In seinen langfristigen Prognosen geht das Studienteam des Fraunhofer Instituts davon aus, dass die Stromgestehungskosten für erneuerbare Energien wie PV und Windkraft bis ins Jahr 2045 weiter sinken werden. Daneben bleiben auch in Zukunft regelbare Stromleistungen aus flexiblen Kraftwerken notwendig, um als Back-ups in Zeiten geringer Erzeugung aus erneuerbaren Energien die Versorgungssicherheit zu gewährleisten. Ihre Kosten liegen deutlich höher, unter anderem aufgrund hoher CO2-Kosten. So gehen die Wissenschaftler*innen beispielsweise davon aus, dass die Kosten für Gas-und-Dampfkombikraftwerke 12 ct/kWh übersteigen werden. Die Stromgestehungskosten neuer Windkraftanlagen an Land (Onshore) und Solarparks sollen in zwanzig Jahren stabil zwischen 5 und 10 ct/kWh liegen.

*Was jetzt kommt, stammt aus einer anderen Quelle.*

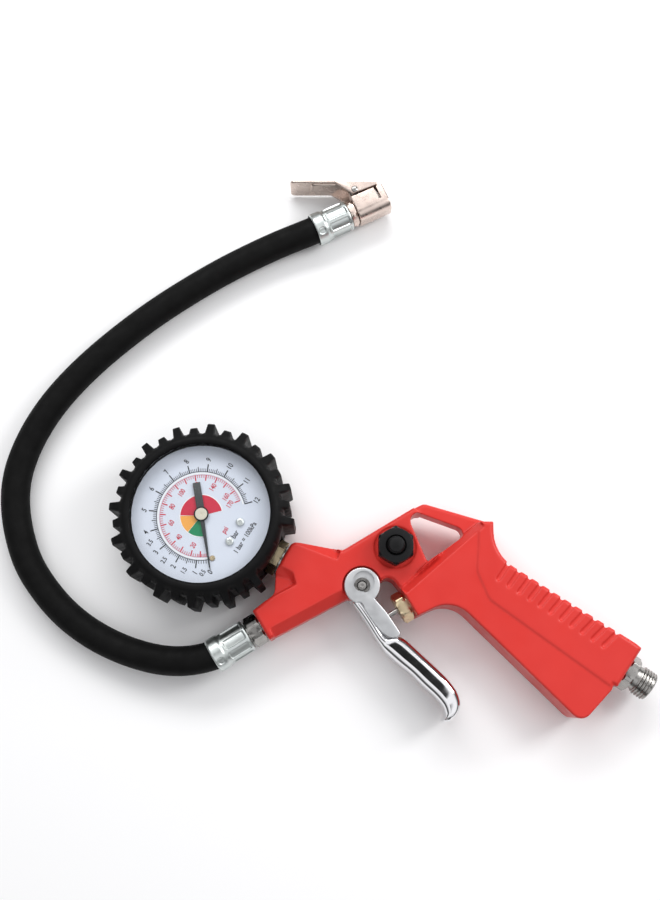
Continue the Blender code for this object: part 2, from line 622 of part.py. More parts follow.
def gauge_point(x, y):
    """A point of the gauge, with x towards its stem, in the tool's frame."""
    return along(GAUGE, STEM_HEADING, x, y)


def build_dial(place, tilt):
    dial = finish("gauge_dial", rod(DIAL_RADIUS, DIAL_Z - 0.6, DIAL_Z, 40), DIAL_WHITE, place, tilt)
    cut(dial, finish("dial_hole", rod(1.6, 20, 40, 12), None, place))
    for number, side in ((1, 1), (2, -1)):
        spot = (*gauge_point(16.5, 4.75 * side), 0)
        cut(dial, finish("screw_hole", rod(1.2, 20, 40, 12), None, spot))
        screw = [(0.8, 26.4), (0.8, DIAL_Z + GAP), (1.75, DIAL_Z + GAP), (1.75, DIAL_Z + 0.8),
                 (1.3, DIAL_Z + 1.1)]
        finish(f"dial_screw_{number}", turned(screw, 16), ZINC, spot)
        post = [(1.8, 18.2), (1.8, DIAL_Z - 0.9), (1.1, DIAL_Z - 0.9), (1.1, 26.0)]
        finish(f"dial_post_{number}", turned(post, 16), BRASS, spot)
    spot = (*along(GAUGE, ZERO_HEADING + 4.8, 19.7), 0)
    cut(dial, finish("stop_hole", rod(0.8, 20, 40, 8), None, spot))
    finish("stop_pin", rod(0.5, 28.0, 31.2, 10), STEEL, spot)


def build_socket(place, tilt):
    stem_place, stem_tilt = (*GAUGE, STEM_Z), lying(STEM_HEADING)
    socket = finish("gauge_socket", box((14.0, -6.5, 8.0), (26.0, 6.5, 16.5)), BRASS, place, tilt)
    unite(socket, finish("stem_rod", rod(4.5, 25.0, 48.0, 24), None, stem_place, stem_tilt))
    unite(socket, finish("stem_hex", hexagon(14.0, 34.6, 38.3), None, stem_place, stem_tilt))
    cut(socket, finish("stem_bore", rod(1.8, 18.0, 49.0, 10), None, stem_place, stem_tilt))
    washer = ring_of(4.8, 7.0, 38.6, LUG_REACH - GAP, 24)
    finish("socket_washer", washer, STEEL, stem_place, stem_tilt)

    points = []
    for k in range(25):
        out = heading(16.8 + (TIP_ANGLE - 16.8) * k / 24) * TUBE_RADIUS
        points.append((out.x, out.y, 12.0))
    tube = finish("bourdon_tube", tube_along(points, 1.2, 3.4), BRASS, place, tilt)
    tip = heading(TIP_ANGLE - 2) * TUBE_RADIUS
    unite(tube, finish("tip_pin", rod(0.6, 14.0, 19.6, 10), None, (*gauge_point(tip.x, tip.y), 0)))


# ---------------------------------------------------------------- movement

TUBE_RADIUS = 24.5
TIP_ANGLE = 268.0
SECTOR_PITCH = PITCH_RADIUS * GEAR_RATIO
SECTOR = (8.1, -14.03)  # its pivot, one pitch radius of each gear from the pointer's axis
TAIL = 6.5
SECTOR_PLANE = (21.2, 22.2)
TOOTH = 360 / (TEETH * GEAR_RATIO)  # pitch of the sector's teeth, in degrees
BACK_PLATE = [(24.6, -6.2, 1), (24.6, 6.2, 1), (12, 7.5, 2), (-3, 5, 2), (-6, -4, 2),
              (-6, -15.5, 2), (4, -18.5, 2), (11.5, -17.5, 2), (14, -9, 1)]
FRONT_PLATE = [(4.0, 4.5, 2), (-4.5, 4.5, 2), (-6, -4, 2), (-6, -15.5, 2), (4, -18.5, 2),
               (11.5, -17.5, 2), (14, -6.5, 1), (14, -0.5, 1)]


def gear_outline(radius, teeth, first, last, count, slim):
    """Points of straight-sided teeth between two angles: root, tip, tip, root for each tooth."""
    points = []
    for k in range(count):
        middle = first + (last - first) * (k + 0.5) / count
        for offset, depth in ((-0.27, -0.45), (-0.11, 0.28), (0.11, 0.28), (0.27, -0.45)):
            out = heading(middle + offset * slim * 360 / teeth) * (radius + depth)
            points.append((out.x, out.y, 0))
    return points


def build_movement(place, tilt):
    for name, outline, low, high in (("movement_back_plate", BACK_PLATE, 16.9, 17.9),
                                     ("movement_front_plate", FRONT_PLATE, 25.4, 26.4)):
        plate = finish(name, slab(outline, low, high, 0, 3), BRASS, place, tilt)
        cut(plate, finish("arbor_hole", rod(1.0, 10, 30, 10), None, place))
        cut(plate, finish("sector_hole", rod(1.1, 10, 30, 10), None, (*gauge_point(*SECTOR), 0)))
    for number, spot in ((1, (11.6, -3.0)), (2, (-3.2, -13.6))):
        pillar = rod(1.3, 17.9 + GAP, 25.4 - GAP, 12)
        finish(f"movement_pillar_{number}", pillar, BRASS, (*gauge_point(*spot), 0))

    pivot = (*gauge_point(*SECTOR), 0)
    to_pinion = math.degrees(math.atan2(-SECTOR[1], -SECTOR[0]))
    low, high = SECTOR_PLANE
    teeth = 9
    arc = gear_outline(SECTOR_PITCH, TEETH * GEAR_RATIO, to_pinion - TOOTH * (teeth - 1),
                       to_pinion + TOOTH, teeth, 0.86)
    shoulder = heading(to_pinion + 12) * 4.0
    web = [(shoulder.x, shoulder.y, 0), (-TAIL - 1.4, 1.3, 0), (-TAIL - 1.4, -1.3, 0), (1.0, -2.0, 0),
           (2.6, 1.0, 0)]
    sector = finish("sector_gear", slab(arc + web, low, high), BRASS, pivot, tilt)
    unite(sector, finish("sector_shaft", rod(0.8, 16.4, 27.0, 10), None, pivot, tilt))
    tail = (*gauge_point(SECTOR[0] - TAIL, SECTOR[1]), 0)
    cut(sector, finish("tail_hole", rod(0.9, 18, 24, 10), None, tail))

    tip = heading(TIP_ANGLE - 2) * TUBE_RADIUS
    start = Vector((SECTOR[0] - TAIL, SECTOR[1]))
    reach = Vector((tip.x, tip.y)) - start
    along_link = math.degrees(math.atan2(reach.y, reach.x)) + STEM_HEADING
    length = reach.length
    bar = [(-1.2, -1.0, 0), (length + 1.2, -1.0, 0), (length + 1.2, 1.0, 0), (-1.2, 1.0, 0)]
    turn = (0, 0, math.radians(along_link))
    link = finish("tube_link", slab(bar, 20.0, 20.7), BRASS, tail, turn)
    unite(link, finish("link_pin", rod(0.6, 20.2, 22.8, 10), None, tail, turn))

    angle = to_pinion + 180 - 180 / TEETH
    teeth_outline = gear_outline(PITCH_RADIUS, TEETH, angle, angle + 360, TEETH, 0.86)
    pinion = finish("pinion", slab(teeth_outline, low - 0.4, high + 0.4), BRASS, place, tilt)
    unite(pinion, finish("arbor", rod(0.7, 16.4, DIAL_Z + 1.0, 10), None, place, tilt))
    spiral = []
    for k in range(46):
        a = 2 * math.pi * k / 15
        r = 1.3 + 0.9 * a / (2 * math.pi)
        spiral.append((r * math.cos(a), r * math.sin(a), 23.8))
    finish("hairspring", tube_along(spiral, 0.15, 0.35, 4), STEEL, place, tilt)


def build_pointer(place):
    tilt = (0, 0, math.radians(ZERO_HEADING))
    low, high = DIAL_Z + 0.7, DIAL_Z + 1.1
    needle = [(25.0, -0.2, 0), (25.0, 0.2, 0), (3.0, 1.5, 0), (0, 2.6, 0), (-3.0, 1.6, 0),
              (-14.2, 1.6, 0), (-14.2, -1.6, 0), (-3.0, -1.6, 0), (0, -2.6, 0), (3.0, -1.5, 0)]
    pointer = finish("pointer", slab(needle, low, high), PLASTIC, place, tilt)
    cut(pointer, finish("pointer_hole", rod(1.0, 20, 40, 10), None, place))
    hub = [(3.2, high + GAP), (3.2, high + 0.7), (2.6, high + 1.2)]
    finish("pointer_hub", turned(hub, 24), PLASTIC, place, tilt)


def build_gauge():
    place, tilt = (*GAUGE, 0), (0, 0, math.radians(STEM_HEADING))
    build_gauge_housing(place, tilt)
    build_dial(place, tilt)
    build_socket(place, tilt)
    build_movement(place, tilt)
    build_pointer(place)


for old in list(bpy.data.objects):
    bpy.data.objects.remove(old, do_unlink=True)
row_frame = bpy.data.objects.new("row_frame", None)
row_frame.location = Vector(ROW_SHIFT) * MM
bpy.context.scene.collection.objects.link(row_frame)

build_gun_body()
build_inlet()
build_valve()
build_bleed_valve()
build_trigger()
build_hose()
build_chuck()
build_gauge()
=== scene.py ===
"""Tyre inflator with gauge: the looks. Lengths are in millimetres in the tool's own frame, the one
that part.py uses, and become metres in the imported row's frame through place_of() and TO_ROW."""

import json
import math

import bmesh
import bpy
from mathutils import Euler, Matrix, Vector

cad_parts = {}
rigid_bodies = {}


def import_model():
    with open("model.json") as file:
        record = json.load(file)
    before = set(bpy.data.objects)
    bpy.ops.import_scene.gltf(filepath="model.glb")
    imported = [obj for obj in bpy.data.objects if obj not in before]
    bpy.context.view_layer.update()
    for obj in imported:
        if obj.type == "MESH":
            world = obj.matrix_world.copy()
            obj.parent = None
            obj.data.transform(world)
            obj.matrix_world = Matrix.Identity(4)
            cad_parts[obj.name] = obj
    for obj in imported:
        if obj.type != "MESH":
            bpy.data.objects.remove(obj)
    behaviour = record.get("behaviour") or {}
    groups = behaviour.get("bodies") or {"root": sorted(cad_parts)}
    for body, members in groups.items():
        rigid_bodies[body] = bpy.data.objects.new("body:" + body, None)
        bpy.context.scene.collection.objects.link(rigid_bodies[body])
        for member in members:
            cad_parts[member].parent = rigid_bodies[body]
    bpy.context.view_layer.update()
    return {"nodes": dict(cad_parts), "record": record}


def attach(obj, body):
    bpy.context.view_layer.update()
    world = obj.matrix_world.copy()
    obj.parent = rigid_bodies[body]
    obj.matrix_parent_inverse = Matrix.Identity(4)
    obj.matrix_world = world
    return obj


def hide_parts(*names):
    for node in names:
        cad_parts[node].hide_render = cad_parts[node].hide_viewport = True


for old in list(bpy.data.objects):
    bpy.data.objects.remove(old, do_unlink=True)
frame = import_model()

MM = 0.001
SHIFT = Vector((0.76, 0.02, 0.0))  # from the tool's origin to the row's
TO_ROW = Matrix.Scale(MM, 4) @ Matrix.Translation(SHIFT)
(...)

Was die Stromgestehungskosten beeinflusst
Verschiedene Faktoren können die Stromgestehungskosten außerdem beeinflussen. Technologische Fortschritte, wie verbesserte Solarmodule oder effizientere Windturbinen, tragen zur Senkung der Ausgaben bei. Auch Skaleneffekte in großen Anlagen und erhöhte Produktionsmengen können die Kosten pro Einheit reduzieren. Schwankungen bei den Rohstoffpreisen für konventionelle Brennstoffe wie Kohle oder Gas wirken sich ebenfalls auf die Gestehungskosten bei den entsprechenden Kraftwerken aus. Zudem spielen politische und regulatorische Rahmenbedingungen, einschließlich Subventionen, Steuern und Umweltauflagen, eine wichtige Rolle bei der Bestimmung der Gesamtkosten.